Estreia em Portugal a 16 de Março de 2017. Cannes ferveu! O Paulo Portugal esteve presente e conta-nos tudo.
Mas também é um filme como este que nos dá estímulo. E força!
Assim que Kléber e a sua equipa subiram a passadeira vermelha e expuseram ao mundo a sua contestação contra o novo governo de Temer, podemos dizer que Cannes passou a viver sob o signo de Aquário.
Não, esse momento começara logo na primeira sessão de imprensa, onde assistimos ao filme que mudou o festival. Ganhe ou não a Palma de Ouro, a segunda longa-metragem do realizador brasileiro Kléber Mendonça é um filme que se destaca dos que já vimos. Um autêntico poema à bela cidade de Recife, bem como ao florescente cinema que ali se produz, e que Kléber é a cabeça de proa.
Sim, Aquarius é o nosso filme para a Palma de Ouro. Mesmo que o júri liderado por George Miller não se comova, difícil será ignorar Sónia Braga no papel de Clara. Absolutamente portentosa.

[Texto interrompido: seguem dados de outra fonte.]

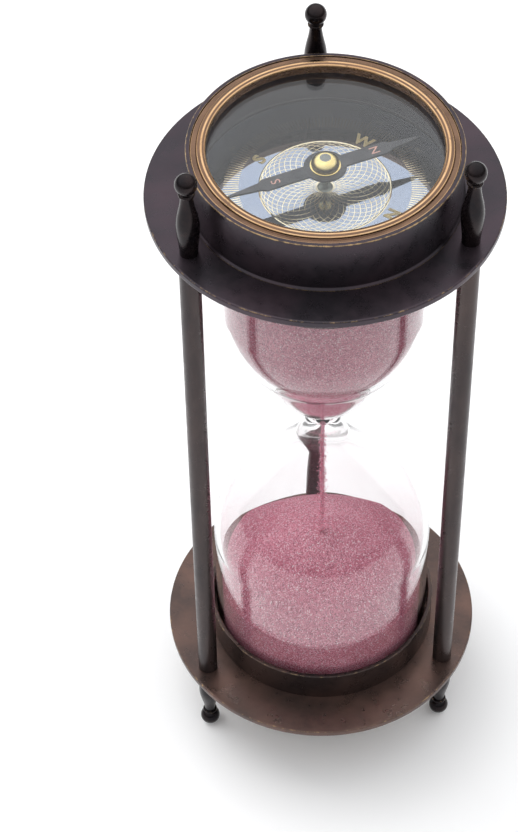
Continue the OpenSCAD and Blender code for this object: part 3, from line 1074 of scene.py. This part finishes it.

Numa altura em que já foram exibidos mais de metade dos filmes em competição, começam a desenhar-se alguns candidatos à Palma de Ouro e aos prémios principais que serão conhecidos no próximo sábado. Mas sabemos que alguns dos mais fortes candidatos estão ainda por descobrir.
Depois do muito promissor O Som ao Redor, passado integralmente numa rua de Recife, o realizador escolhe agora a orla da cidade no seu magnífico filme onde durante duas horas e vinte minutos acompanhamos a vida emocionante de Clara, uma pernambucana de gema, interpretada com garra por um Sónia Braga de 65 anos, assinalando para já, a melhor interpretação feminina no festival. De longe. Até porque é uma espécie de instantâneo do Brasil de hoje.
Clara é uma ex-jornalista especializada em crítica musical, oriunda de uma classe favorecida do Recife, mas que sempre conviveu bem com o lado mais popular. Não é estranho que Kléber, ele próprio um ex-crítico de cinema, tenha conferido ao filme uma banda sonora com uma fantástica memória musical do Brasil, em que somos surpreendidos com a emoção dada pelos temas de Gilberto Gil, Maria Bethânia ou Roberto Carlos.
O filme começa logo bem, com o primeiro dos três capítulos, em 1986, com a imagem a preto e branco da orla da Avenida Boa Viagem e o ritmo disco e sincopado do tema Another One Bites The Dust, dos Queen, que nos apresenta pela primeira vez Clara, ainda aqui interpretada por Bárbara Colen, uma rapariga com o mesmo ar de Sónia Braga, mas dos tempos de Gabriela. Só o cabelo destoa, porque curtíssimo, vamos sabê-lo depois, devido a um cancro da mama curado.
Esta vai ser a história desta mulher, desde esse período, meados dos anos 80 até hoje, mas também a de um edifício de dois andares dos anos 40, portanto com a idade dela, que foi sobrevivendo à voragem imobiliária local, ficando assim acantonado como a casinha do famoso filme da Pixar, Up – Altamente. Além de ter sobrevivido a um cancro do peito nos anos 70 nunca perdeu a alegria de viver. Desde o ambiente familiar dessa época, cuja personagem é interpretada por Bárbara Colen, uma actriz mesmo muito parecida com… Gabriela.
Ultrapassada a nostalgia da primeira parte, passamos a conviver com uma pressão ensurdecedora, da imobiliária e até mesmo dos filhos, para que a derradeira inquilina do imóvel se desfaça do seu apartamento.
Onde a agressividade do empreiteiro promove diversos recursos, chegando mesmo a promover orgias nauseabundas no andar de cima, a participação de rituais de seitas religiosas e a uma operação final que deixamos para recordar, pois quase assume o foro de um filme de terror. E que é depois devolvido ao emissor.
O mais fantástico é que em todo este processo de pressão, Sónia Braga consegue devolver às personagens uma paz zen insuperável. Por isso mesmo dizemos que a Palma de interpretação feminina lhe pertence.
Ela é aquele edifício pequeno, rodeado de arranha-céus que a comprimem, mas ao rasgar o envelope com a oferta dos dois milhões de reais, esta mulher que venceu o cancro, prepara-se para uma batalha bem mais feroz.